Штрекар объяснил мотивы. На данной фазе расследования Штрекар мог потребовать в милиции любое количество людей — и получил бы их; они подкараулили бы преступника и без труда его схватили. Но Штрекару почему–то хотелось сделать это самому, вместе с Гашпарацем, хотя начальство подобных акций не одобряет и, как правило, запрещает. Инспектор считал, что у них достаточно сил, чтобы справиться с одним человеком (они постоянно имели в виду одного человека), а привлечение большого числа милиционеров только осложнит операцию.

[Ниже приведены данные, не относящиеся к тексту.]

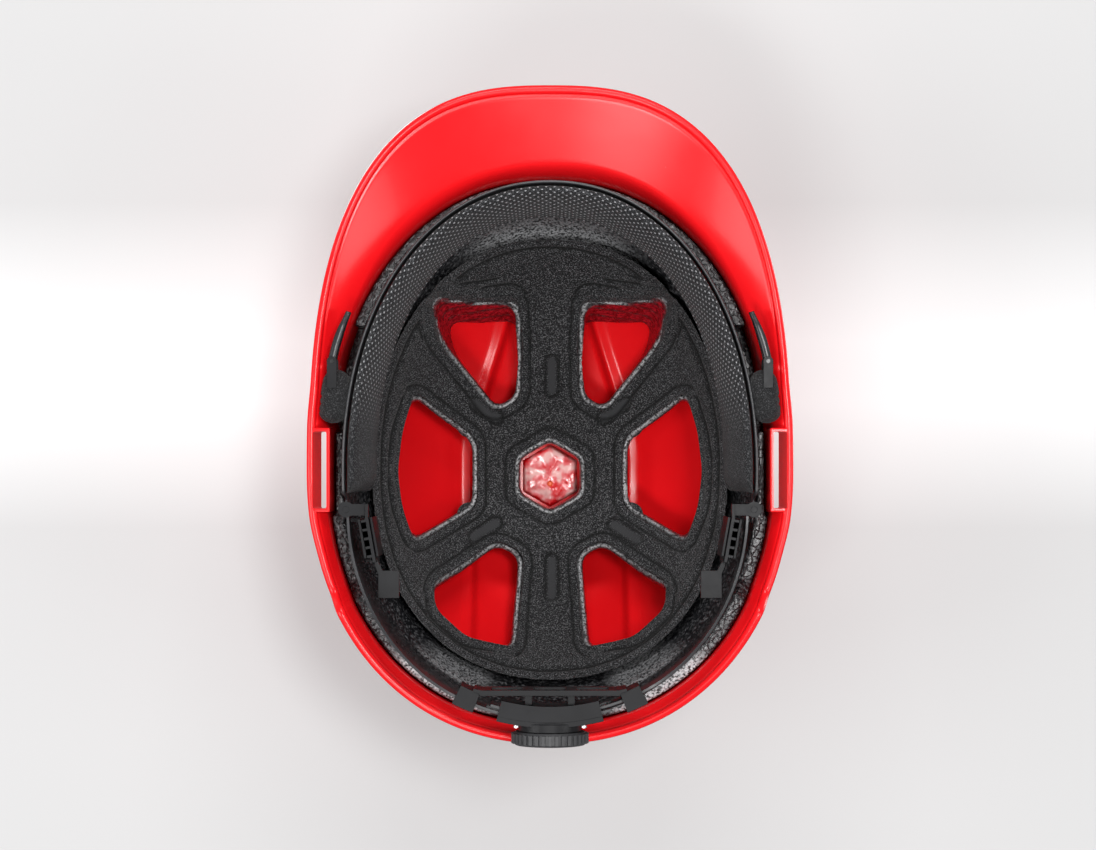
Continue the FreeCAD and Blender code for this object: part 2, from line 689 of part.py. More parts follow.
def strap_keeper():
    """A loop at the +X end of the cradle that the rack strap slides through."""
    inner = INNER_STRAP_RADIUS - 2.9
    outer = OUTER_STRAP_RADIUS + STRAP_THICKNESS + 2.6
    loop = arc_block(inner, outer, KEEPER_ANGLE - 4, KEEPER_ANGLE + 2, REAR_Z - 11.4, REAR_Z + 11.4)
    hole = arc_block(inner + 1.5, outer - 1.5, KEEPER_ANGLE - 8, KEEPER_ANGLE + 6, REAR_Z - 9.4, REAR_Z + 9.4)
    return loop.cut(hole)


# ---------------------------------------------------------------- side hardware, +X side


def turned_rail(shape):
    """The rail and its blade follow the curve of the band."""
    shape.rotate(V(RAIL_INNER_X, RAIL_START_Y, 0), V(0, 0, 1), RAIL_TURN)
    return shape


def height_rail():
    """Two upright walls under a roof, on a bracket that joins the end of the front band."""
    outer_x = RAIL_INNER_X + RAIL_DEPTH
    end_y = RAIL_START_Y + RAIL_LENGTH
    inner_wall = box((RAIL_INNER_X, RAIL_START_Y, RAIL_BOTTOM), (RAIL_INNER_X + 1.1, end_y, RAIL_TOP))
    outer_wall = box((outer_x - 1.1, RAIL_START_Y, RAIL_BOTTOM), (outer_x, end_y, RAIL_TOP))
    roof = box((RAIL_INNER_X, RAIL_START_Y, RAIL_TOP - 1.5), (outer_x, end_y, RAIL_TOP + 1.5))
    bridge = box((outer_x - 1.1, RAIL_START_Y + 0.8, 12.5), (HINGE_X - 0.35, RAIL_START_Y + 2.6, RAIL_TOP - 3))
    return turned_rail(inner_wall.fuse([outer_wall, roof])).fuse(bridge)


def side_slider():
    """A ribbed blade in the rail, with a foot that carries the strap's pivot."""
    inner_x = RAIL_INNER_X + 1.5
    outer_x = inner_x + 1.4
    low = RAIL_BOTTOM - 3.0
    high = RAIL_TOP - 6.0
    foot_top = STRAP_FRONT_Z - STRAP_FRONT_HEIGHT / 2 - 0.2
    foot_low = foot_top - 2.4
    foot_y = RAIL_START_Y - 6.0
    start_y = RAIL_START_Y + 0.5
    end_y = RAIL_START_Y + RAIL_LENGTH
    blade = box((inner_x, start_y, low), (outer_x, end_y + 2.4, high))
    ribs = [box((outer_x - 0.1, y, low), (outer_x + 2.2, y + 1.2, high))
            for y in spread(start_y, end_y - 1.2, RUNG_COUNT)]
    ladder = turned_rail(blade.fuse(ribs))
    heel = box((inner_x, foot_y, low), (outer_x, RAIL_START_Y + 2, foot_top))
    arm = box((inner_x, foot_y, foot_low), (HINGE_X, RAIL_START_Y - 0.7, foot_top))
    lug = Part.makeCylinder(EYELET_RADIUS + 0.4, foot_top - foot_low, V(HINGE_X, RING_Y, foot_low))
    bore = Part.makeCylinder(PIVOT_RADIUS, 40, V(HINGE_X, RING_Y, -30))
    return ladder.fuse([heel, arm, lug]).cut(bore)


def side_tab():
    """A finger tab clipped to the end of the slider's blade."""
    end_y = RAIL_START_Y + RAIL_LENGTH
    tab_inner_x = TAB_OUTER_X - TAB_WIDTH
    tab_outline = [
        V(TAB_OUTER_X + 0.8, end_y + 0.8, TAB_BOTTOM),
        V(TAB_OUTER_X + 2.2, end_y + 0.8, TAB_BOTTOM),
        V(TAB_OUTER_X + 1.4, end_y + 4.5, TAB_BOTTOM),
        V(TAB_OUTER_X, TAB_START_Y + 1.5, TAB_BOTTOM),
        V(TAB_OUTER_X, TAB_END_Y, TAB_BOTTOM),
        V(tab_inner_x, TAB_END_Y, TAB_BOTTOM),
        V(tab_inner_x, TAB_START_Y, TAB_BOTTOM),
        V(TAB_OUTER_X - 2, TAB_START_Y, TAB_BOTTOM),
    ]
    tab = Part.Face(Part.makePolygon(tab_outline + tab_outline[:1])).extrude(V(0, 0, TAB_THICKNESS))
    return tab.cut(side_slider())


def strap_pivot_pin():
    low = STRAP_FRONT_Z - STRAP_FRONT_HEIGHT / 2 - 2.6
    top = STRAP_FRONT_Z + STRAP_FRONT_HEIGHT / 2 + 0.4
    shank = Part.makeCylinder(PIVOT_RADIUS, top - low, V(HINGE_X, RING_Y, low))
    head = Part.makeCylinder(PIVOT_RADIUS + 1.2, 1.0, V(HINGE_X, RING_Y, top))
    return shank.fuse(head)


def suspension_block():
    """A soft roll between the headband and the shell, moulded round the latch's yoke."""
    ends = [Part.makeSphere(BLOCK_RADIUS, place) for place in (BLOCK_START, BLOCK_END)]
    return rod(BLOCK_START, BLOCK_END, BLOCK_RADIUS).fuse(ends).cut(latch_yoke())


def latch_yoke():
    """Two small plates above and below the latch, joined inside the soft roll."""
    half = 2.2
    low_x = LATCH_PIVOT.x - half
    high_x = LATCH_PIVOT.x + half
    root_y = BLOCK_START.y + 3
    top = box((low_x, LATCH_PIVOT.y, LATCH_TOP + 0.3), (high_x, root_y, LATCH_TOP + 1.5))
    bottom = box((low_x, LATCH_PIVOT.y, LATCH_BOTTOM - 1.5), (high_x, root_y, LATCH_BOTTOM - 0.3))
    web = box((low_x, root_y - 1.5, LATCH_BOTTOM - 1.5), (high_x, root_y, LATCH_TOP + 1.5))
    rounds = [Part.makeCylinder(half, 1.2, V(LATCH_PIVOT.x, LATCH_PIVOT.y, z))
              for z in (LATCH_TOP + 0.3, LATCH_BOTTOM - 1.5)]
    bore = Part.makeCylinder(LATCH_PIN_RADIUS, 20, LATCH_PIVOT + V(0, 0, LATCH_BOTTOM - 5))
    return top.fuse([bottom, web, *rounds]).cut(bore)


def latch_pin():
    low = LATCH_PIVOT + V(0, 0, LATCH_BOTTOM - 1.6)
    return Part.makeCylinder(LATCH_PIN_RADIUS, LATCH_TOP - LATCH_BOTTOM + 3.2, low)


def suspension_latch():
    """A slim finger, hinged in front of the block, whose tip points forward."""
    along = (LATCH_TIP - LATCH_PIVOT).normalize()
    across = V(-along.y, along.x, 0)
    height = LATCH_TOP - LATCH_BOTTOM
    outline = [
        LATCH_PIVOT + across * 2.0,
        LATCH_PIVOT + along * 12 + across * 2.9,
        LATCH_TIP + across * 0.9,
        LATCH_TIP - across * 1.3,
        LATCH_PIVOT + along * 12 - across * 1.2,
        LATCH_PIVOT - across * 2.0,
    ]
    finger = Part.Face(Part.makePolygon(outline + outline[:1])).extrude(V(0, 0, height))
    knuckle = Part.makeCylinder(2.3, height, LATCH_PIVOT)
    bore = Part.makeCylinder(LATCH_PIN_RADIUS + RUNNING_GAP, height + 2, LATCH_PIVOT - V(0, 0, 1))
    latch = finger.fuse(knuckle).cut(bore)
    latch.translate(V(0, 0, LATCH_BOTTOM))
    return latch


def pad_fasteners():
    """Round hook pads that hold the crown pad to the liner's spokes."""
    discs = []
    for degrees in (0, 60, 120, 180, 240, 300):
        angle = math.radians(degrees)
        discs.append(fastener_disc(angle, 46.0))
    return Part.makeCompound(discs)


def fastener_disc(angle, distance):
    """A disc in the liner's head side, square to its surface."""
    profile = dome_profile(angle)
    face = sunk(profile, liner_depths(angle, profile))
    for low, high in zip(face, face[1:]):
        if high[0] <= distance <= low[0]:
            share = (low[0] - distance) / (low[0] - high[0])
            height = low[1] + (high[1] - low[1]) * share
            slope = V(low[0] - high[0], 0, high[1] - low[1])
            place = polar_point(angle, distance, height)
            outward = V(slope.z * math.sin(angle), -slope.z * math.cos(angle), slope.x).normalize()
            return Part.makeCylinder(FASTENER_RADIUS, FASTENER_THICKNESS, place - outward * 0.2, outward)
    return None


def both_sides(name, shape):
    return {f"{name}_left": shape, f"{name}_right": mirrored(shape)}


def build():
    discs = pad_fasteners()
    nodes = {
        "outer_shell": outer_shell(),
        "eps_liner": eps_liner().cut(discs),
        "crown_pad": crown_pad().cut(discs),
        "pad_fasteners": discs,
        "headband_front": headband_front(),
        "brow_pad": brow_pad(),
        "ratchet_housing": ratchet_housing(),
        "ratchet_cover": ratchet_cover(),
        "housing_screws": housing_screws(),
        "nape_cradle": nape_cradle(),
        "adjuster_knob": adjuster_knob(),
        "pinion_gear": pinion_gear(),
        "click_spring": click_spring(),
        "axle_screw": axle_screw(),
        "rack_strap_left": rack_strap(INNER_STRAP_RADIUS, 1),
        "rack_strap_right": mirrored(rack_strap(OUTER_STRAP_RADIUS, -1)),
    }
    nodes.update(both_sides("strap_keeper", strap_keeper()))
    nodes.update(both_sides("height_rail", height_rail()))
    nodes.update(both_sides("side_slider", side_slider()))
    nodes.update(both_sides("side_tab", side_tab()))
    nodes.update(both_sides("strap_pivot_pin", strap_pivot_pin()))
    nodes.update(both_sides("suspension_block", suspension_block()))
    nodes.update(both_sides("latch_yoke", latch_yoke()))
    nodes.update(both_sides("latch_pin", latch_pin()))
    nodes.update(both_sides("suspension_latch", suspension_latch()))
    return nodes


def main():
    os.makedirs("parts", exist_ok=True)
    for name, shape in build().items():
        placed = shape.copy()
        placed.translate(BASE_SHIFT)
        placed.exportStep(f"parts/{name}.step")
        print(name, "valid" if placed.isValid() else "NOT VALID", len(placed.Solids), round(placed.Volume))


main()
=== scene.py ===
"""The looks of an arborist helmet, built on its CAD frame.

Shapes are worked out in millimetres about the middle of the rim plane, as the CAD part's are, and
placed in the frame in metres by to_frame().
"""
import json
import math

import bmesh
import bpy
import numpy as np
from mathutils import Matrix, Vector, noise
from mathutils.kdtree import KDTree


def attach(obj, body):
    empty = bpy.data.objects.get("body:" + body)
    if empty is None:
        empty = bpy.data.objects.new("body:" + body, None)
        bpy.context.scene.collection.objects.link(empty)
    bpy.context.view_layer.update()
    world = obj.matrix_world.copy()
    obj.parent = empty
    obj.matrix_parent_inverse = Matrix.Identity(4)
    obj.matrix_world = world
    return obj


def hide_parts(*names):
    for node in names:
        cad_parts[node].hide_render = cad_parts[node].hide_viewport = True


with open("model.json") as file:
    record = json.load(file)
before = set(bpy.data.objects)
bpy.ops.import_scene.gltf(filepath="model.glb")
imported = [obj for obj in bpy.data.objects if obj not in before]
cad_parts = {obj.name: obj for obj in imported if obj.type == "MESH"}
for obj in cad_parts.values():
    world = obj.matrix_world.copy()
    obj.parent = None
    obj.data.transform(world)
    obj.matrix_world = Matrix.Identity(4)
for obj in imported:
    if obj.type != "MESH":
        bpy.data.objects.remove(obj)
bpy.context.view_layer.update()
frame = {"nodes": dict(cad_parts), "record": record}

MM = 0.001
BASE_SHIFT = np.array([0.0, 26.25, 47.3])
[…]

Во второй половине дня они наведались к фотографу и обо всем с ним договорились. Только Гашпарац понял, что утром Штрекар, втайне от него вернувшийся в ателье, уже подготовил почву, и сейчас им оставалось лишь условиться о деталях, которые Штрекар, вероятно, обмозговал за день, занимаясь текущими делами. Фотограф высказал массу опасений. Более всего он боялся за свои камеры, да и за все прочее — посуду, стекло на конторке, увеличитель, за развешанные по стенам портреты новобрачных.
— Видите ли, — сказал он, — это мой хлеб. Если вы гарантируете, что все это… Вы понимаете, чтобы я не понес убытки и ничего не разбилось…
— Не беспокойтесь, — сказал Штрекар. — Ничего не разобьется.
Они договорились, чтобы фотокамеры и остальную аппаратуру перенесли в дальний угол ателье, за занавеску, и отгородили ширмой, служащей фоном при фотографировании…
Осмотревшись, Штрекар и Гашпарац, никем не замеченные, проскользнули в фотоателье после семи часов вечера. Они укрылись за занавеской, куда фотограф предусмотрительно поставил два стула. Он работал до восьми, и они специально пришли пораньше на тот случай, если бы кто–то вздумал наблюдать за ателье. Они ждали закрытия; к счастью, желающих фотографироваться в этот вечер не оказалось; заходило несколько фотолюбителей, сдавших для проявления пленку, и пара молодоженов за своими заказами.